(DATA IN THIS EXERCISE)
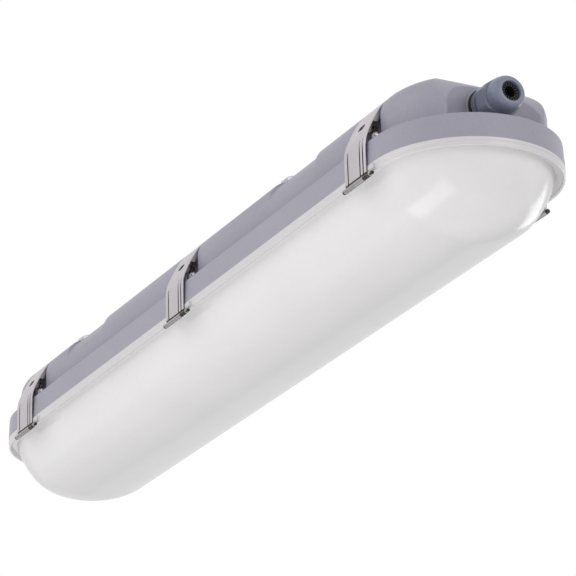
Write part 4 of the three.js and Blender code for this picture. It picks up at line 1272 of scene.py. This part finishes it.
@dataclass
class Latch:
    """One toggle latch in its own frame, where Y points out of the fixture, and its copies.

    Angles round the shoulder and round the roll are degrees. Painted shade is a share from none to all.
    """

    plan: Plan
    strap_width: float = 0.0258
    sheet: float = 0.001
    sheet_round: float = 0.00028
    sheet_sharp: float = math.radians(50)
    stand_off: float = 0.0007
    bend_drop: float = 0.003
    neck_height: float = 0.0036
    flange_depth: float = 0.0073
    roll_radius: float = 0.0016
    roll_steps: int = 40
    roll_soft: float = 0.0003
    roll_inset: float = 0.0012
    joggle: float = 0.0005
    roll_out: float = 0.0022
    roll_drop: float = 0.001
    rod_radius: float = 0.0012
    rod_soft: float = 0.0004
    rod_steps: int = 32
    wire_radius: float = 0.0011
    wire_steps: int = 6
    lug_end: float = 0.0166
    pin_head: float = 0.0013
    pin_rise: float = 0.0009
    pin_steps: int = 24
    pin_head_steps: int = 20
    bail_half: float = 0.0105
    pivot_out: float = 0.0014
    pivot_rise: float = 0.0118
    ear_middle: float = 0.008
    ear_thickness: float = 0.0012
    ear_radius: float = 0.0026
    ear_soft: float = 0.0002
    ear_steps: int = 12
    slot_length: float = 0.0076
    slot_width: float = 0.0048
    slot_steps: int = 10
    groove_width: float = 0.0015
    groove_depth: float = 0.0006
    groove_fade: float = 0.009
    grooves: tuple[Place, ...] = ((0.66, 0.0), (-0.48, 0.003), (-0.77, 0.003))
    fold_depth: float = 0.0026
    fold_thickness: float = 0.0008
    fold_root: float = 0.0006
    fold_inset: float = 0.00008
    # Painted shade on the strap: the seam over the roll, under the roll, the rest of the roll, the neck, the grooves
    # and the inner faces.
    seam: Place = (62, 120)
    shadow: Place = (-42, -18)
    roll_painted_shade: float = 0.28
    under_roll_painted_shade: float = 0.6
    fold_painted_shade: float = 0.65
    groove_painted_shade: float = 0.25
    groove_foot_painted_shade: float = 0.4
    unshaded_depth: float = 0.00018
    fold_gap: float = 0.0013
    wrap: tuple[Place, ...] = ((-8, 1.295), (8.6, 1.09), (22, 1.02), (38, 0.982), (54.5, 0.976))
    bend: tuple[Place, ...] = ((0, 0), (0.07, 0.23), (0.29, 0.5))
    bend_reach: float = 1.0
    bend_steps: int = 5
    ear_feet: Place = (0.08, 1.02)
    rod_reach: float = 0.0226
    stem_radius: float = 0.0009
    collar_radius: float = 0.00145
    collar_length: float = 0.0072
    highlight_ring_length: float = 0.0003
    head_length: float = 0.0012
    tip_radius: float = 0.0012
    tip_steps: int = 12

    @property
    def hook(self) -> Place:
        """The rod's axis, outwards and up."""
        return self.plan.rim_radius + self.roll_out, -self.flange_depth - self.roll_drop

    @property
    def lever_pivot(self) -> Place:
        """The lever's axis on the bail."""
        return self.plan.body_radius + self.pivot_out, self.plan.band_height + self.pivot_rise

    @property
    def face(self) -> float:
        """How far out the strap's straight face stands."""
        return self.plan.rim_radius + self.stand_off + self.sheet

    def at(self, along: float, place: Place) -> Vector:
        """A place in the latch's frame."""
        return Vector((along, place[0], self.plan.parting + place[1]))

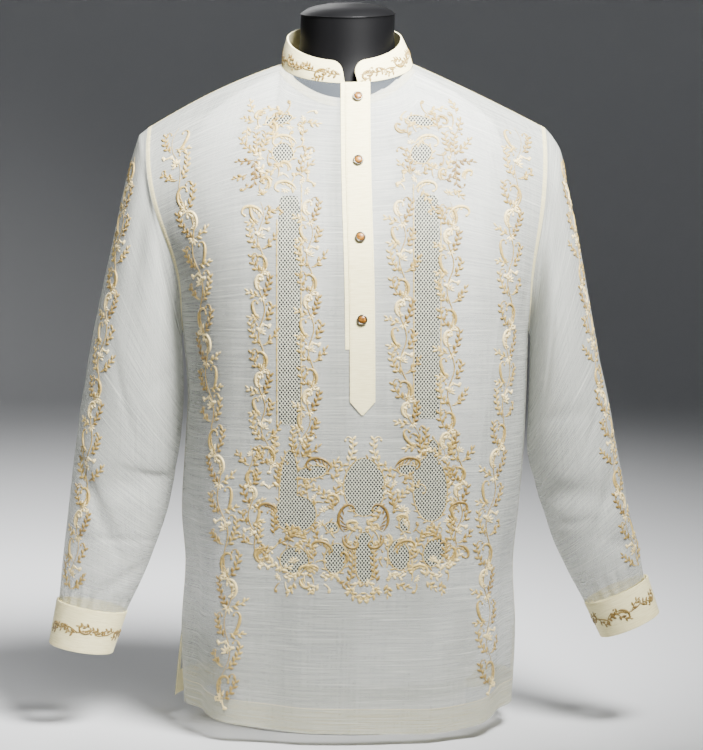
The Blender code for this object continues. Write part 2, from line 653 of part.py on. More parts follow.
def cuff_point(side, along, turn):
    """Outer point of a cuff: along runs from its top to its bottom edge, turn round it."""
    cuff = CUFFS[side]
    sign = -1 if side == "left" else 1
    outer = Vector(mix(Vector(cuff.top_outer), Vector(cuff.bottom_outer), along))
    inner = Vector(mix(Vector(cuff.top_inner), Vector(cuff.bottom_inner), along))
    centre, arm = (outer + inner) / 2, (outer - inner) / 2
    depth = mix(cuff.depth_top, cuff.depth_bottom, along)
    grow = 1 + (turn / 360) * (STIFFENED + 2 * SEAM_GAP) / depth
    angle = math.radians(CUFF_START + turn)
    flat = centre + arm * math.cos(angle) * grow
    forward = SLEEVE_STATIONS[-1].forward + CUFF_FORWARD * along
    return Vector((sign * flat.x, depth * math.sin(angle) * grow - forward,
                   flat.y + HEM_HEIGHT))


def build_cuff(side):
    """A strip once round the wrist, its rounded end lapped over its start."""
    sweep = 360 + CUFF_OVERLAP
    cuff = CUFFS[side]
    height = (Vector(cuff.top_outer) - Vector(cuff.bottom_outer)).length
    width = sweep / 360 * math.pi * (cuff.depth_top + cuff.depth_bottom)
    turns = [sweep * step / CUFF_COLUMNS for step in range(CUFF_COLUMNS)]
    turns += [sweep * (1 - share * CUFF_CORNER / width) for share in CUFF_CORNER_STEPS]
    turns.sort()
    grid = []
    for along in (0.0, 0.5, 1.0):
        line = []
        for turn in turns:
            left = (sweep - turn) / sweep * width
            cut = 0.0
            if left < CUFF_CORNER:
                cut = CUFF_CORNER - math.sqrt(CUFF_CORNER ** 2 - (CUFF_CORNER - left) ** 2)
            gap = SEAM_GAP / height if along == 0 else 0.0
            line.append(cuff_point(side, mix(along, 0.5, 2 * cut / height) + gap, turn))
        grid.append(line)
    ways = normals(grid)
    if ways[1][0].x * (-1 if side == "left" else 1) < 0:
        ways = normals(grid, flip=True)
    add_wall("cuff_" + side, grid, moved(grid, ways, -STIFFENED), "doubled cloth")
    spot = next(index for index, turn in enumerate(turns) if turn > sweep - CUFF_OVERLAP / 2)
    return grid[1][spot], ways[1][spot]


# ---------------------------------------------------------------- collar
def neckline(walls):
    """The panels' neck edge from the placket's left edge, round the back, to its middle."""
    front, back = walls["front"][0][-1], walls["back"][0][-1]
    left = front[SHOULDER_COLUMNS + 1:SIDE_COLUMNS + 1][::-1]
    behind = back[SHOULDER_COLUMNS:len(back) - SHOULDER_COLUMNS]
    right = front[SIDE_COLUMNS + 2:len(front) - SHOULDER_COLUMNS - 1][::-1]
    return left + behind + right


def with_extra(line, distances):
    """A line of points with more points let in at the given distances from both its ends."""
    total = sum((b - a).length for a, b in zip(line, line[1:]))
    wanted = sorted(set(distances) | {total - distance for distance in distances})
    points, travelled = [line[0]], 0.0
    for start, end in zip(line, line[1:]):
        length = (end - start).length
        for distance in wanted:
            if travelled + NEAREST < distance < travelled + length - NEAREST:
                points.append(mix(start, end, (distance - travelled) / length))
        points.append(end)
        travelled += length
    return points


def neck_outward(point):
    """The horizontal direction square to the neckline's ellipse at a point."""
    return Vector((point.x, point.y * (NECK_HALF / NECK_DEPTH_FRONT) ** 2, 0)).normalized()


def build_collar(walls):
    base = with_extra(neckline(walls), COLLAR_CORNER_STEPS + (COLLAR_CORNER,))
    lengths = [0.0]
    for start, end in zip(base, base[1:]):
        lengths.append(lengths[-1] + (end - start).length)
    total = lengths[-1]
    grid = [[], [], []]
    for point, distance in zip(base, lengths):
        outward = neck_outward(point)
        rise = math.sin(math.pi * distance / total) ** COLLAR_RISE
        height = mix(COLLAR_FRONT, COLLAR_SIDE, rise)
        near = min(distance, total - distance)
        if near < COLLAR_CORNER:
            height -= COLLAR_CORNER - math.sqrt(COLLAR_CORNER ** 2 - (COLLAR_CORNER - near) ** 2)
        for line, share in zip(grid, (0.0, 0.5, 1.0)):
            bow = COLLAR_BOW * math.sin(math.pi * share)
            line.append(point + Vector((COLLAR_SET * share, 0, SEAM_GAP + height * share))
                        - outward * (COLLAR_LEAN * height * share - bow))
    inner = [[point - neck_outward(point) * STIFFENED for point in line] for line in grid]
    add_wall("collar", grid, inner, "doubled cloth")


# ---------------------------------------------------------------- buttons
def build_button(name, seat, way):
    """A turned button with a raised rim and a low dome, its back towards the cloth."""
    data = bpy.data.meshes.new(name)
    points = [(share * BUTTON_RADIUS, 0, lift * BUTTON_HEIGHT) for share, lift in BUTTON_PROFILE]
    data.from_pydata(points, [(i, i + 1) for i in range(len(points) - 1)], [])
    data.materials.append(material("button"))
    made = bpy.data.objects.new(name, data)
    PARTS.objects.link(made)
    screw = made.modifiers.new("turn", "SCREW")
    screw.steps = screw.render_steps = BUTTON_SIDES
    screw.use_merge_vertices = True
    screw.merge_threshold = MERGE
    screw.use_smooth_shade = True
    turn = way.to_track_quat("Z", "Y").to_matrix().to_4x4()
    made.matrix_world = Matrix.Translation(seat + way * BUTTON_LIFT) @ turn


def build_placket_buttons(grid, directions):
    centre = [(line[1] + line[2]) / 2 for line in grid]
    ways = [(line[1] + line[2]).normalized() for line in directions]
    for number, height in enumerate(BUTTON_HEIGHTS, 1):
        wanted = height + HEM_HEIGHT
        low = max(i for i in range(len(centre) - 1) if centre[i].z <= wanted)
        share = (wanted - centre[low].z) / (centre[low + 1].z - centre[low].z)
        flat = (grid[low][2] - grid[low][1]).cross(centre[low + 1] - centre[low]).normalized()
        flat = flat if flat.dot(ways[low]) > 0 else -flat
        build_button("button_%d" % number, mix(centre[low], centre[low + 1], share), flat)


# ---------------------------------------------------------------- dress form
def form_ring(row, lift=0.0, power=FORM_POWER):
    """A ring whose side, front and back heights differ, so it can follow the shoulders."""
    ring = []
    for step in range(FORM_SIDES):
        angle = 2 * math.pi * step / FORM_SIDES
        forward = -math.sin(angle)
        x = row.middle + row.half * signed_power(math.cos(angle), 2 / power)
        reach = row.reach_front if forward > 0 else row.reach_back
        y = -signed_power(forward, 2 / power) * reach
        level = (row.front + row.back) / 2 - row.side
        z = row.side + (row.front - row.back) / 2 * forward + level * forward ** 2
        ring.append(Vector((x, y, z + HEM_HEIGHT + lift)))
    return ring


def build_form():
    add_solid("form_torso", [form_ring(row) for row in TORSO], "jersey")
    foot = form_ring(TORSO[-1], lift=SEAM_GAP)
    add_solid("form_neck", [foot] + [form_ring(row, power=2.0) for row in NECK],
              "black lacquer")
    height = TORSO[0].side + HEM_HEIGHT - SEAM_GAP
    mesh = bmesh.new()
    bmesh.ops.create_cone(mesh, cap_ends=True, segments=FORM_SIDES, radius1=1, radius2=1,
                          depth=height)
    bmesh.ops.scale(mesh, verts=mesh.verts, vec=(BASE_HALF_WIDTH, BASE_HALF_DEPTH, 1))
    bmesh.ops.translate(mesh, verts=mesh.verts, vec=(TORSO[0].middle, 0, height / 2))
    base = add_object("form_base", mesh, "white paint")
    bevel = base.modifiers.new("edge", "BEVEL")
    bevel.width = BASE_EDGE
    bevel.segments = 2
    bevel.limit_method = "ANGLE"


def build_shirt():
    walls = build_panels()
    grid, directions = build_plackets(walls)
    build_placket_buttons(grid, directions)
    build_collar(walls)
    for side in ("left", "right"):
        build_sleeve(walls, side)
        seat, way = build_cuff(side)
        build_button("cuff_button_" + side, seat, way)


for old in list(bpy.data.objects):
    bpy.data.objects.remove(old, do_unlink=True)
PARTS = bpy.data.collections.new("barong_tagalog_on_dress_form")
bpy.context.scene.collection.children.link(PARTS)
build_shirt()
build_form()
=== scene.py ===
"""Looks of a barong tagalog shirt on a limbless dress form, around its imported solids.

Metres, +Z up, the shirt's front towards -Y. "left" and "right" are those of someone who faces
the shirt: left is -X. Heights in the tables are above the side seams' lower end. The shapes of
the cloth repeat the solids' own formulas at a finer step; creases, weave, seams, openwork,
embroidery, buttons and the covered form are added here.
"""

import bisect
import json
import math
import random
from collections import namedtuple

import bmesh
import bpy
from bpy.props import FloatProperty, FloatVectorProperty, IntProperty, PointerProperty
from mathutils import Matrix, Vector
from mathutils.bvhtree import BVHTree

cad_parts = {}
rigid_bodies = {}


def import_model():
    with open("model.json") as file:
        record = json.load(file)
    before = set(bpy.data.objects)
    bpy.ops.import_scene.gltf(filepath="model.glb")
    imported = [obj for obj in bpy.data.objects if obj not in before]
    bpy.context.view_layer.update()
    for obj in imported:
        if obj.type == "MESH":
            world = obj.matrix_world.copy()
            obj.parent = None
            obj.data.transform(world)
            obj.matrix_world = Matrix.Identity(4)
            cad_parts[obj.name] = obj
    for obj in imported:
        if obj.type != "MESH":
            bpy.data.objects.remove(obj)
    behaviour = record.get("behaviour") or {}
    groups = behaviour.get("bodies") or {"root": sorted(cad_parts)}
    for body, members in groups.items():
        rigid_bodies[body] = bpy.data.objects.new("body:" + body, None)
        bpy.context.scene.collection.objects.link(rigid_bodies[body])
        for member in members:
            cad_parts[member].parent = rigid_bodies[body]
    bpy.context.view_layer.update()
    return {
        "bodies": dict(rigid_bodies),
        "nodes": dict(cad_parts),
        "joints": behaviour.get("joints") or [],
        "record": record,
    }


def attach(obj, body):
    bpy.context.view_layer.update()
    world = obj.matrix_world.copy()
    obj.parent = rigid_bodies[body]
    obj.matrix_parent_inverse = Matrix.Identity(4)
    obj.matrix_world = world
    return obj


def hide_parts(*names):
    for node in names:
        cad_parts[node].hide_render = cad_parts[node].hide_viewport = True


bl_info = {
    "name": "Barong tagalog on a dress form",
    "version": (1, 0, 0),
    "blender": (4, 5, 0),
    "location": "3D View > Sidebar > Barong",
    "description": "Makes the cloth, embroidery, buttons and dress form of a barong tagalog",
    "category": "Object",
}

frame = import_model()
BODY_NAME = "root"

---

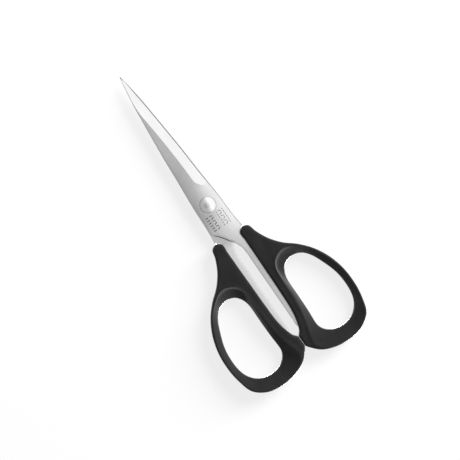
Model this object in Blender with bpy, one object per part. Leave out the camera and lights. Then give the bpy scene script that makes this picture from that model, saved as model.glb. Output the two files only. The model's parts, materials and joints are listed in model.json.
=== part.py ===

==

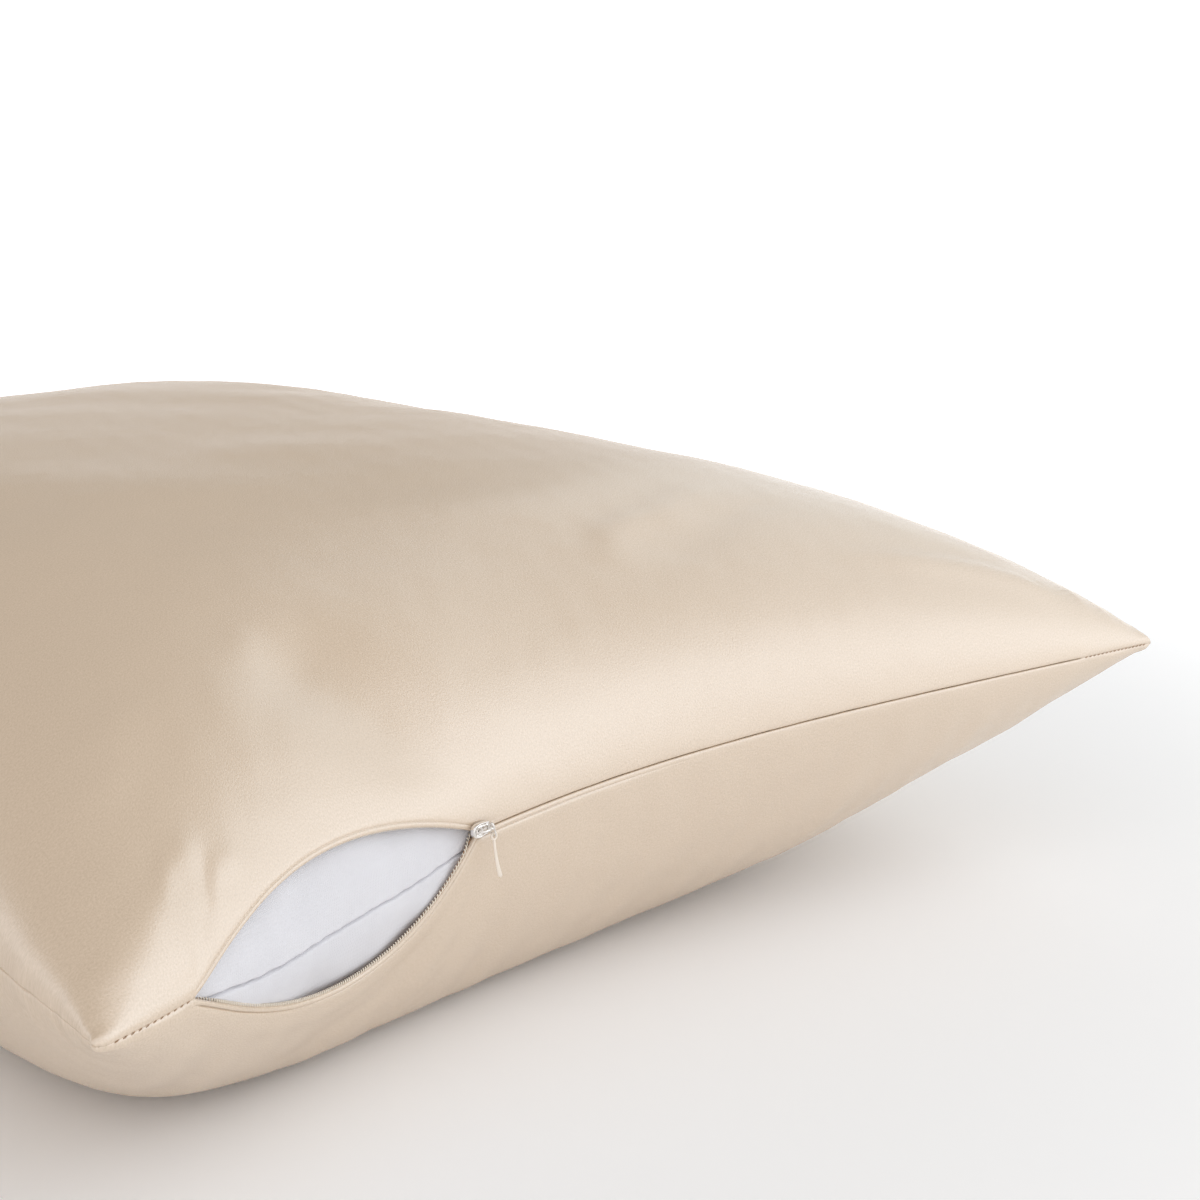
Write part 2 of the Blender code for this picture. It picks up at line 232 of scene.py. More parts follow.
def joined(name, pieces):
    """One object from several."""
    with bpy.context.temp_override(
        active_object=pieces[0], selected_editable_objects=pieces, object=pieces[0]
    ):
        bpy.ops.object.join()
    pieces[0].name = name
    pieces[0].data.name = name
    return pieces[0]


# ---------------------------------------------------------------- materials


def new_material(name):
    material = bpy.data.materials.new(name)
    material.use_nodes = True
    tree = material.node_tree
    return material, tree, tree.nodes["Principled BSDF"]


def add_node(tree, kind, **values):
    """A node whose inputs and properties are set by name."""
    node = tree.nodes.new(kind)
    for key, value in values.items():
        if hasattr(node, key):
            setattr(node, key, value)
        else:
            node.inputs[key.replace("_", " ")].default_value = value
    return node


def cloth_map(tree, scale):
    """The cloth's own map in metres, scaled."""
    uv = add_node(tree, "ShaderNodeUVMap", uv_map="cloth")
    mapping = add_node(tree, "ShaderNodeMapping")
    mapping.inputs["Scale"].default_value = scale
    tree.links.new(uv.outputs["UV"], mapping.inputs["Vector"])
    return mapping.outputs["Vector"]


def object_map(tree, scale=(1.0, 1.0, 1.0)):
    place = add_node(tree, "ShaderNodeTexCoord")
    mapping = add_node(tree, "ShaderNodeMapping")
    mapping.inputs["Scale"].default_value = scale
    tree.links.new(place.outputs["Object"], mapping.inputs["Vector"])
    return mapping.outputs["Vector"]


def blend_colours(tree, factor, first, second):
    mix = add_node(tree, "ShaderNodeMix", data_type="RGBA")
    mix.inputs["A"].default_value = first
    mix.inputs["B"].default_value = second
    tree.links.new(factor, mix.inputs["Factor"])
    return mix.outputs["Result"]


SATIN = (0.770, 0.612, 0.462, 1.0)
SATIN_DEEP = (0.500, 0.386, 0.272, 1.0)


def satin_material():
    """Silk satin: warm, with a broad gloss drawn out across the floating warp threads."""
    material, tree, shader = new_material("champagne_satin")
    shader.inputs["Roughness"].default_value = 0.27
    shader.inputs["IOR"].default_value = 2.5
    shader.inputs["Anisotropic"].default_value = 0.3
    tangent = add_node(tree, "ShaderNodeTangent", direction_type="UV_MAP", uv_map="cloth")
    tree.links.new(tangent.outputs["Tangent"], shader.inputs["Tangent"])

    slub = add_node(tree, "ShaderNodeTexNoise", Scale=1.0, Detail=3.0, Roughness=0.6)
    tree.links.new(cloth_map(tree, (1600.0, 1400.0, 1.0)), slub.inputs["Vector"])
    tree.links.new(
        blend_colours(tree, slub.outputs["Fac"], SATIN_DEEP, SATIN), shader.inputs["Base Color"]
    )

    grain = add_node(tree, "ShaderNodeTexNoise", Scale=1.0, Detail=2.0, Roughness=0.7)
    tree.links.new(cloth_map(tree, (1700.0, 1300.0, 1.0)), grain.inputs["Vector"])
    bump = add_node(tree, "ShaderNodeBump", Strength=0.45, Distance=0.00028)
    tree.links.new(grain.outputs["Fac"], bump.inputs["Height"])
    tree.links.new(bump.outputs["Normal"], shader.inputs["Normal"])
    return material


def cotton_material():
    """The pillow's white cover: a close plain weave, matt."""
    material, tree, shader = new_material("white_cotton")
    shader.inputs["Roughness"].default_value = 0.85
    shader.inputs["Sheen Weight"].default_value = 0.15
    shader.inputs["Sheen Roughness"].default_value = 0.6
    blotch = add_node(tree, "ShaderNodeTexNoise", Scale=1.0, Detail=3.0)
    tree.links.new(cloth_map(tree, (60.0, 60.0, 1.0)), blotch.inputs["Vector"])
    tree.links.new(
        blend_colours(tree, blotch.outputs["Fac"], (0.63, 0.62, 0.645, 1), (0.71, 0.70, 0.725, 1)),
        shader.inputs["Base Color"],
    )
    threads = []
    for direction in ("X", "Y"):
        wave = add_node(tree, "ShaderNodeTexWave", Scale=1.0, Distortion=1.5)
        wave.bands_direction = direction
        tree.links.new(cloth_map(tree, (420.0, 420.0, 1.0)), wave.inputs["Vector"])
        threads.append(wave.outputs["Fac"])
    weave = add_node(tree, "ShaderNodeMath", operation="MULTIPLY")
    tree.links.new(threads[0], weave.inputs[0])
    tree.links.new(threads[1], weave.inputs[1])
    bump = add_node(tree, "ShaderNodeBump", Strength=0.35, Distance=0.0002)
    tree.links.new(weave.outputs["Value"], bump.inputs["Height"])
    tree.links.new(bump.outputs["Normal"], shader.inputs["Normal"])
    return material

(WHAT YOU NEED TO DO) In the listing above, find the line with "obj.parent = None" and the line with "for body, members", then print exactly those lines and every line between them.

(TASK OUTPUT)
            obj.parent = None
            obj.data.transform(world)
            obj.matrix_world = Matrix.Identity(4)
            cad_parts[obj.name] = obj
    for obj in imported:
        if obj.type != "MESH":
            bpy.data.objects.remove(obj)
    behaviour = record.get("behaviour") or {}
    groups = behaviour.get("bodies") or {"root": sorted(cad_parts)}
    for body, members in groups.items():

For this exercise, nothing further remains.